The Georgia Revenues and Reserves report said the state increased its rainy day fund and still had money leftover after the 2021 fiscal year, which ran July 1, 2020, through June 30, 2021.
Georgia’s financial outcome is vastly different from what state officials expected. Gov. Brian Kemp instructed state agencies in August to maintain current spending levels over the next two years as a cautionary measure. Kemp also directed the agencies to cut spending during fiscal years 2020 and 2021.
The spending plan for fiscal year 2022 gradually replaces more than $2 billion that was cut from the budget at the onset of the COVID-19 pandemic.
Net tax collections were nearly $27 billion for fiscal 2021, a 13% year-over-year increase. Net tax revenue in Georgia was $2.5 billion in June, representing a $563 million increase – or 29.1% – compared with June 2020, Kemp’s office said.
Georgia’s rainy day fund grew from $2.7 billion on July 1, 2020, to nearly $4.3 billion by June 30, 2021, because of the surplus. State law requires 15% of the state’s general revenue funds be placed in the reserve account.
Lawmakers must decide what the state will do with the remaining nearly $2.2 billion. Economic analysts said the surplus is a one-time boost that has been injected into the state economy.
“Due largely to unprecedented support from the federal government, tens of billions of dollars were added to Georgia’s economy during the 2021 fiscal year, helping avert economic disaster and positioning the state for a surge in revenue collections,” Georgia Budget Policy Institute Senior Policy Analyst Danny Kanso said.
A Pew Charitable Trusts report released Sept. 1 showed the state’s personal income in the first quarter of 2020 through the first quarter of 2021 increased by 15.7%, which economists attributed to federal aid.

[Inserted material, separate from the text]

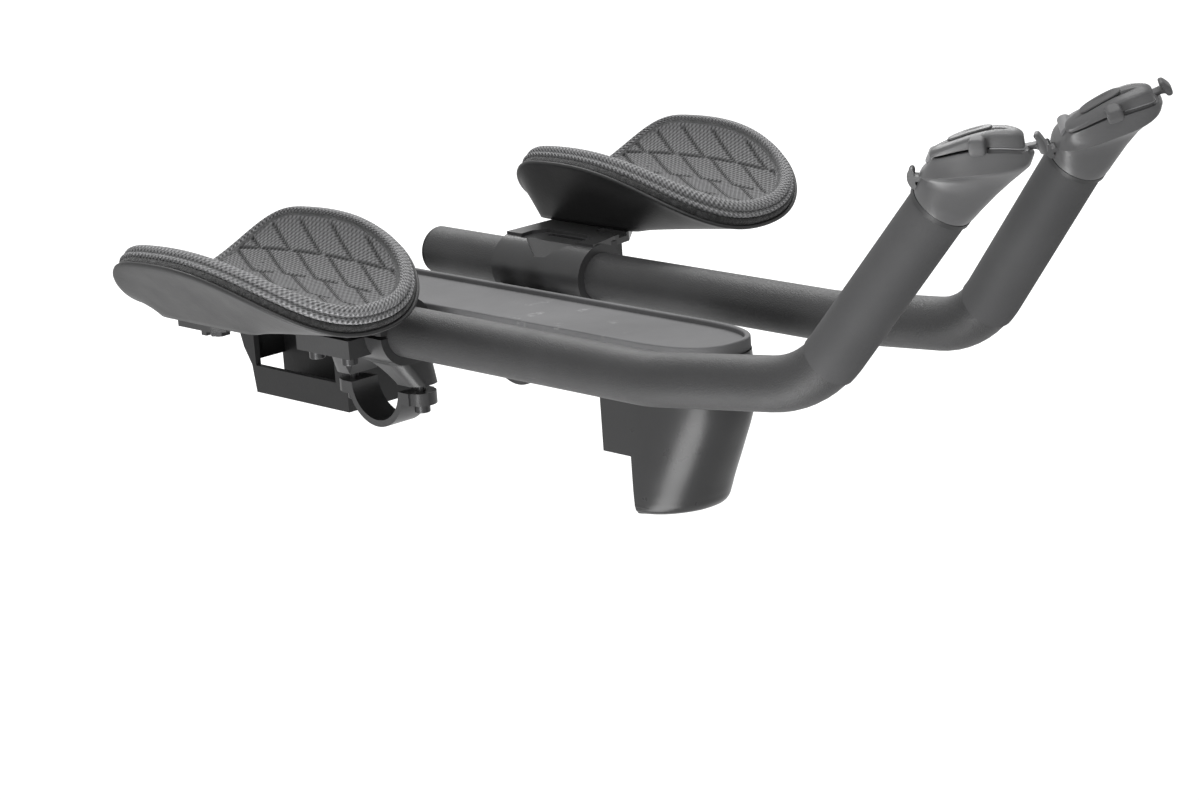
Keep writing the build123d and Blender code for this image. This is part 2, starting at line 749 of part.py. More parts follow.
def controller_cap():
    cap = deck_oval(0, CAP_LOW, CAP_TOP)
    top = cap.edges().sort_by(Axis((0, 0, 0), fan_plane(0).z_dir))[-1:]
    cap = soften(cap, top, 1.0)
    shape, x = button_box(RUN_GAP, 4)
    cap = cap - in_deck(shape, BUTTON_MID[0], BUTTON_MID[1], x - BUTTON_TRAVEL - 0.3)
    return cap - roller_parts(RUN_GAP, PIVOT_GAP)


def cap_plate():
    plate = extrude(SlotOverall(PLATE_LEN, PLATE_W), PLATE_T)
    return in_deck(Rot(0, 0, 90) * plate, PLATE_MID, CAP_TOP)


def side_button():
    shape, x = button_box(0, 0)
    face = shape.faces().sort_by(Axis.X)[-1]
    shape = soften(shape, face.edges(), 0.7)
    return in_deck(shape, BUTTON_MID[0], BUTTON_MID[1], x)


def front_lever():
    return lever(FRONT_LEVER, FRONT_PIVOT, -14)


def rear_lever():
    return lever(REAR_LEVER, REAR_PIVOT, -28)


def thumb_roller():
    return roller_parts(0, 0)


plain = {
    "bracket": bracket(),
    "clamp_cap": clamp_cap(),
    "clamp_bolts": Compound(children=clamp_bolts()),
    "pinch_bolts": Compound(children=pinch_bolts()),
    "armrest_cup": armrest_cup(),
    "armrest_layer": armrest_layer(),
    "armrest_pad": armrest_pad(),
    "cup_bolts": Compound(children=cup_bolts()),
    "cup_nuts": Compound(children=cup_nuts()),
}
tip = {
    "controller_body": controller_body(),
    "controller_collar": controller_collar(),
    "controller_cap": controller_cap(),
    "cap_plate": cap_plate(),
    "side_button": side_button(),
    "front_lever": front_lever(),
    "rear_lever": rear_lever(),
    "thumb_roller": thumb_roller(),
}
for side in ("right", "left"):
    save(place_extension(extension(), side), "extension_" + side)
    save(place_extension(end_plug(), side), "end_plug_" + side)
    save(place_extension(grip(), side), "grip_" + side)
    for name, shape in plain.items():
        save(place_side(shape, side), name + "_" + side)
    frame = tip_frame(side)
    for name, shape in tip.items():
        save(frame.location * shape, name + "_" + side)
save(tray_lid(), "tray_lid")
save(spine(), "spine")
save(nose(), "nose")
save(Compound(children=spine_screws()), "spine_screws")
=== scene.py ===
"""A clip-on aero bar: padded armrests, bent extensions with tip controllers, centre tray."""
import json
import math

import bpy
import numpy as np
from mathutils import Matrix, Vector


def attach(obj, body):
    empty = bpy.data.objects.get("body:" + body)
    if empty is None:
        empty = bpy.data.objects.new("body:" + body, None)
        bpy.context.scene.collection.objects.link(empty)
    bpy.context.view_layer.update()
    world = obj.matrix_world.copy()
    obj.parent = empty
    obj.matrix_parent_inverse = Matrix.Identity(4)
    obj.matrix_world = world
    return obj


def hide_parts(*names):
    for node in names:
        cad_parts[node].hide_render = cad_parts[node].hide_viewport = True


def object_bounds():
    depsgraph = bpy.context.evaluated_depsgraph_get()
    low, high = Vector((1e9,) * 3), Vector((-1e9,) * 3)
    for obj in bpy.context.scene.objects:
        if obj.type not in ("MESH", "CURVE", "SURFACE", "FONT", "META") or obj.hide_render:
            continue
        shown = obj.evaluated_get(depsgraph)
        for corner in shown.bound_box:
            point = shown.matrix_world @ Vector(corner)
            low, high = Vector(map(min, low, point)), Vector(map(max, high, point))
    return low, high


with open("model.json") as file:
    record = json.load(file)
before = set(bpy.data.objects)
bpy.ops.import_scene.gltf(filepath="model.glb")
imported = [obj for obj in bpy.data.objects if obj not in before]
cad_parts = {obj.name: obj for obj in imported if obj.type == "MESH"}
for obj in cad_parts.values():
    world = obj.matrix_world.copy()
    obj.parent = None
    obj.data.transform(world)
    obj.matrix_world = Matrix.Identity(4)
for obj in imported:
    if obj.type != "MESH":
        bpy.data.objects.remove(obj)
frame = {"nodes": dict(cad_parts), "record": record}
cad_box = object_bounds()
NODES = frame["nodes"]
MM = 0.001
SIDES = ("right", "left")

# Materials


def new_material(name):
    mat = bpy.data.materials.new(name)
    mat.use_nodes = True
    nodes = mat.node_tree.nodes
    nodes.clear()
    out = nodes.new("ShaderNodeOutputMaterial")
    shader = nodes.new("ShaderNodeBsdfPrincipled")
    mat.node_tree.links.new(shader.outputs[0], out.inputs["Surface"])
    return mat, shader


def add(mat, kind, **values):
    node = mat.node_tree.nodes.new(kind)
    for key, value in values.items():
        if key in node.inputs:
            node.inputs[key].default_value = value
        else:
            setattr(node, key, value)
    return node


def link(mat, a, b):
    mat.node_tree.links.new(a, b)


def object_point(mat):
    return add(mat, "ShaderNodeTexCoord").outputs["Object"]


def noise(mat, vector, scale, detail=3.0, rough=0.55):
    node = add(mat, "ShaderNodeTexNoise", Scale=scale, Detail=detail, Roughness=rough)
    link(mat, vector, node.inputs["Vector"])
    return node.outputs["Fac"]


def ramp(mat, value, low, high, color_a, color_b):
    node = add(mat, "ShaderNodeValToRGB")
    node.color_ramp.elements[0].position = low
    node.color_ramp.elements[1].position = high
    node.color_ramp.elements[0].color = (*color_a, 1)
    node.color_ramp.elements[1].color = (*color_b, 1)
    link(mat, value, node.inputs["Fac"])
    return node.outputs["Color"]


def math_node(mat, operation, a, b=None, c=None):
    node = add(mat, "ShaderNodeMath", operation=operation)
    for i, value in enumerate((a, b, c)):
        if value is None:
            continue
        if isinstance(value, (int, float)):
            node.inputs[i].default_value = value
        else:
            link(mat, value, node.inputs[i])
    return node.outputs[0]


def bump(mat, height, strength, distance):
    node = add(mat, "ShaderNodeBump", Strength=strength, Distance=distance)
    link(mat, height, node.inputs["Height"])
    return node.outputs["Normal"]


def multiply_colors(mat, a, b):
    node = add(mat, "ShaderNodeMix", data_type="RGBA", blend_type="MULTIPLY")
    node.inputs[0].default_value = 1.0
    link(mat, a, node.inputs[6])
    link(mat, b, node.inputs[7])
    return node.outputs[2]


def grey(level):
    return (level, level, level * 1.02)


GRAIN_HEIGHT = 0.0006
ROUGH_SPREAD = 0.16


def moulded(
    name, level, rough, grain=0.03, grain_scale=900, vary=0.12, metallic=0.0, coat=0.0, spec=0.5
):
    """Plastic, rubber or painted metal: fine grain and a faint cloudy variation."""
    mat, shader = new_material(name)
    point = object_point(mat)
    cloud = noise(mat, point, 28, 4)
    color = ramp(mat, cloud, 0.3, 0.75, grey(level * (1 - vary)), grey(level * (1 + vary)))
    link(mat, color, shader.inputs["Base Color"])
    fine = noise(mat, point, grain_scale, 2)
    mottled = noise(mat, point, 90, 3)
    rough_value = math_node(mat, "MULTIPLY_ADD", mottled, ROUGH_SPREAD, rough - ROUGH_SPREAD / 2)
    link(mat, rough_value, shader.inputs["Roughness"])
    link(mat, bump(mat, fine, grain, GRAIN_HEIGHT), shader.inputs["Normal"])
    shader.inputs["Metallic"].default_value = metallic
    shader.inputs["Coat Weight"].default_value = coat
    shader.inputs["Coat Roughness"].default_value = 0.25
    shader.inputs["Specular IOR Level"].default_value = spec
    return mat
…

The federal government passed three stimulus bills in response to the COVID-19 pandemic, distributing hundreds of billions of dollars in support for states.
Kanso said lawmakers should restore cuts to schools, health care programs and agencies that assist needy Georgians.

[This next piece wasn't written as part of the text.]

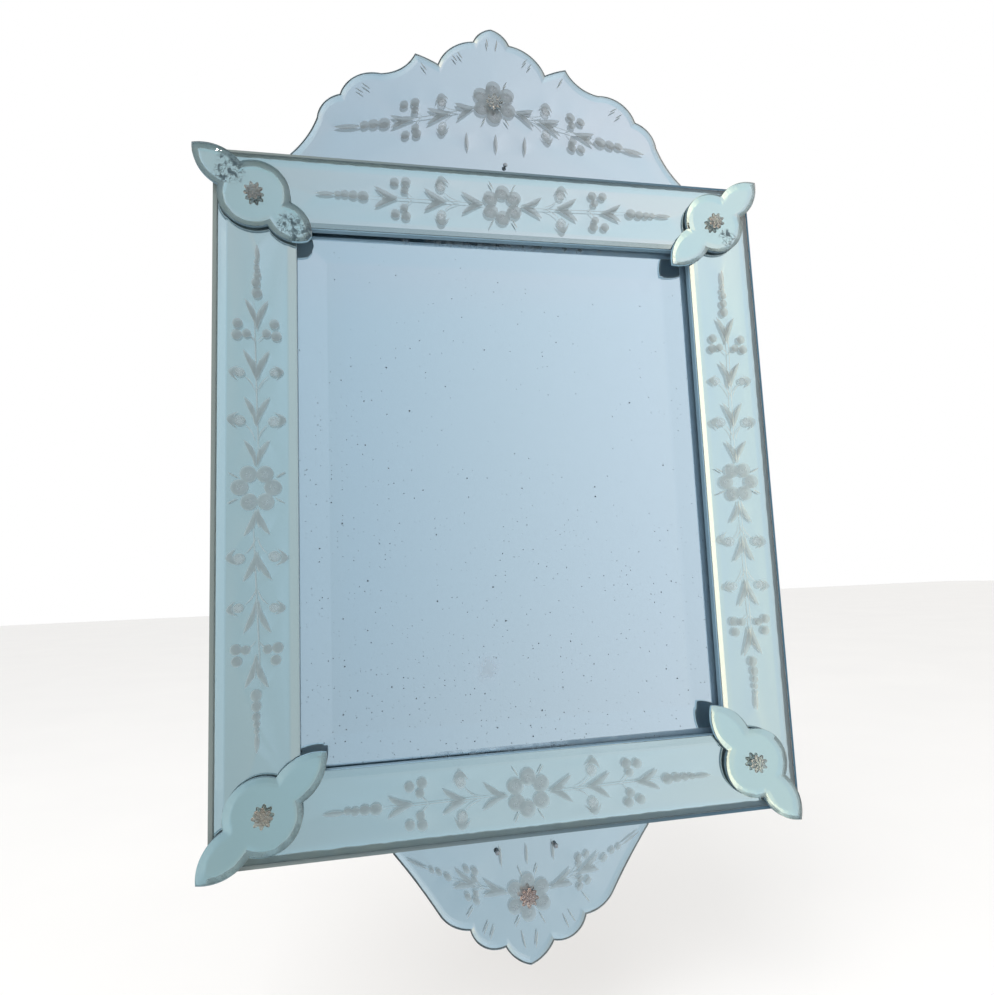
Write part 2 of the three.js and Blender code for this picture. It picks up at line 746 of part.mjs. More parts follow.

“Lawmakers must undo the harm wrought by these budget cuts by leveraging the surplus to restore funding and then extend meaningful and overdue economic assistance to the low- and middle-income Georgians that have been harmed most by the pandemic,” Kanso said.
Democrats are pushing for the extra funding to be used to expand the state’s Medicaid program. Georgia Public Policy Foundation President and CEO Kyle Wingfield said, however, lawmakers should focus on reducing debt instead of increasing debt for taxpayers. He said lawmakers should use the “one-time money for one-time investments” such as spending on broadband, other infrastructure and paying off petition liabilities.
“It’s very important for people to understand that just because there’s $2 billion extra in the bank right now doesn’t mean that you can commit to a bunch of programs that are going to cost hundreds of millions of dollars per year, well into the future because this money will be gone, at some point,” Wingfield said.